Virginia C. Mueller Gathercole, Hans Stadthagen-Gonzalez, Samia Mercedes DeCubas
Aims and Objectives:
This article examines semantic convergence of bilinguals’ two languages in the case of words that overlap semantically but are not fully isomorphic in meaning and application. To what extent do the type of bilingual, type of category, and relative semantic width across the languages matter? Design:
The primary method involves eye tracking while participants chose pictures corresponding to an English word heard. The data examine potential differences in simultaneous Spanish–English bilinguals’, early Spanish L1–English L2 bilinguals’, and monolingual English speakers’ durations and numbers of fixations on potential candidates for referents.
Data and Analysis:
Thirty-eight participants were administered the task in relation to 48 English words from three types of words (classical, radial, and homophonic), half with wider semantic extension in English, half with wider semantic extension in Spanish.

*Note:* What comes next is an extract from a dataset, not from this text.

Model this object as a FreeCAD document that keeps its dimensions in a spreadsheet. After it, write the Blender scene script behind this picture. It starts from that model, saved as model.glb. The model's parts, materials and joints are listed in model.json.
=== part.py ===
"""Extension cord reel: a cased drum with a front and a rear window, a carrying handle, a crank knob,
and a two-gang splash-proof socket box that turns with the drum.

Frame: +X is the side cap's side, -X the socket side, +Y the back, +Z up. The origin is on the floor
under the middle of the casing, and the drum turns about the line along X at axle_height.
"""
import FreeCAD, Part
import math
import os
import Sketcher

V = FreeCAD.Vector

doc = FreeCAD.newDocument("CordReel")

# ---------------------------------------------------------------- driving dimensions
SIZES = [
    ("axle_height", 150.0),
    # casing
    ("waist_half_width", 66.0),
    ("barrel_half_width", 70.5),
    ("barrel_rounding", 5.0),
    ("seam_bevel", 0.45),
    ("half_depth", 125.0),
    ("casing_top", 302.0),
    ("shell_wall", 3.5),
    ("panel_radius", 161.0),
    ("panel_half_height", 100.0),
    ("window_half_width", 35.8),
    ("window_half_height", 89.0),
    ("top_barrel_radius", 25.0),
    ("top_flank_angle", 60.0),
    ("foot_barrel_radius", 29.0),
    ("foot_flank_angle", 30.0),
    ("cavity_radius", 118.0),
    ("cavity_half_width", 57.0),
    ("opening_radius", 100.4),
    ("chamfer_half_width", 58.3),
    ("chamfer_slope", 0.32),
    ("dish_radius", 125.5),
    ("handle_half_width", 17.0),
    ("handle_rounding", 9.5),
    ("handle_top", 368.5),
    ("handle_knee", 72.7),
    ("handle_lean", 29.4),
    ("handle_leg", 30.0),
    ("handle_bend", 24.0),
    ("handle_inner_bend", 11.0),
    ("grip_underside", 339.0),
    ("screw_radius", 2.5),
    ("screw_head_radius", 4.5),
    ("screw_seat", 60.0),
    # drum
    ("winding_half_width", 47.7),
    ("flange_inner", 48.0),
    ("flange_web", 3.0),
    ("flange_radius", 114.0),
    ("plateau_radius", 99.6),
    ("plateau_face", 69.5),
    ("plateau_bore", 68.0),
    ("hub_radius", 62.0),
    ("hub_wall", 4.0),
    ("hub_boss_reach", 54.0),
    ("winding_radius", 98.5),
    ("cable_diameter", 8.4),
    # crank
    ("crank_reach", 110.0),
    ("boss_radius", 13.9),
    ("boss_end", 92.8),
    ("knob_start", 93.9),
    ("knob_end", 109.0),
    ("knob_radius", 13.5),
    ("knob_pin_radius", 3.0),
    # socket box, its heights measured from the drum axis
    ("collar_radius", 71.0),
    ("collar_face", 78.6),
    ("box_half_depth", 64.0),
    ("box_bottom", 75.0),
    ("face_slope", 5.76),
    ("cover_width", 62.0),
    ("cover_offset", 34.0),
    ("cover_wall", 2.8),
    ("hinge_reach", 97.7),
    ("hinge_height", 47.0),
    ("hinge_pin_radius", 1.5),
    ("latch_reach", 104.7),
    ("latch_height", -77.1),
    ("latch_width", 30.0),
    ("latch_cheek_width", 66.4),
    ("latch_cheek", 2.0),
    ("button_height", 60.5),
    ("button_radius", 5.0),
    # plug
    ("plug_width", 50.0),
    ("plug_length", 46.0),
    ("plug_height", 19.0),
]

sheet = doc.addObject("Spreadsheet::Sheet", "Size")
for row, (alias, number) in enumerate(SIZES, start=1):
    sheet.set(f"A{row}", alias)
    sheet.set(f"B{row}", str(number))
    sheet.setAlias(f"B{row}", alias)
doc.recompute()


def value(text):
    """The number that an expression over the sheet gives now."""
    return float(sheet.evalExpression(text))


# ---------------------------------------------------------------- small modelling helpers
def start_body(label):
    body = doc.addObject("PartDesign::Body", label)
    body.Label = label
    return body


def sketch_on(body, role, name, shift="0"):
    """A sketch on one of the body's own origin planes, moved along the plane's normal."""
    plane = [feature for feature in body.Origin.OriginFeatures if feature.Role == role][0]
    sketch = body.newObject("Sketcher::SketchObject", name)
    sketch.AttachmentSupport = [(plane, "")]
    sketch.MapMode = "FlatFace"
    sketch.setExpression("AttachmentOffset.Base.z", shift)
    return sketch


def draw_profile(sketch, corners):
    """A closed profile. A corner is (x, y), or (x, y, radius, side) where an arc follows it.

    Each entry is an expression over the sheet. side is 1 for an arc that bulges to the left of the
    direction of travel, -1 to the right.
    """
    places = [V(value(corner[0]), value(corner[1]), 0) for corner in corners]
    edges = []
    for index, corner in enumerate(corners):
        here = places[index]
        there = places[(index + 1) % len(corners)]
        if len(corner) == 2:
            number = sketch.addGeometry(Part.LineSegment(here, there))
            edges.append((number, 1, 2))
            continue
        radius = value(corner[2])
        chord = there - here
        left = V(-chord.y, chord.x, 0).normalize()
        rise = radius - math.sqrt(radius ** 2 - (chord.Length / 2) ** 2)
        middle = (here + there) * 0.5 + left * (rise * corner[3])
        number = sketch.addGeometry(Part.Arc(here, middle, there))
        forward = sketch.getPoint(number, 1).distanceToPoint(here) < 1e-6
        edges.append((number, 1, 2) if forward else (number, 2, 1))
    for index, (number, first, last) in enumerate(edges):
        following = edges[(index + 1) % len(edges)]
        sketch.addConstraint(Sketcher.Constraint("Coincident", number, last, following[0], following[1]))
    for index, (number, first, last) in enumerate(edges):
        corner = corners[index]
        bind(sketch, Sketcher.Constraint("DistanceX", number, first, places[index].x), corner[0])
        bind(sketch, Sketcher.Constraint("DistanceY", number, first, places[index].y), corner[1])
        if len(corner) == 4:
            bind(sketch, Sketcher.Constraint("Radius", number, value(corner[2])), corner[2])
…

Durations and numbers of fixations were analyzed with ANOVAs with participant group, word type, and semantic width treated as variables.
Findings/Conclusions:
Data revealed minimal influences from Spanish on English with homophonic words, but for classical categories, and to some extent radial categories, bilinguals showed influence from Spanish on English words: participants considered referents that would be relevant for Spanish but not English.
Originality:
Eye tracking provides a window into the online processing of words and their referents, and thus provides more subtle clues to bilinguals’ processing of these categories relative to monolinguals’. The results support a special status relative to semantic convergence for words whose referents correspond to categories whose members lie close together in the conceptual space.
Significance/Implications:
For us to best account for semantic convergence in bilingual speakers, these data indicate that the type of category and the category structure in the conceptual space matter, the relative widths of the categories in bilinguals’ two languages matter, the task demands matter, and the type of bilingual matters.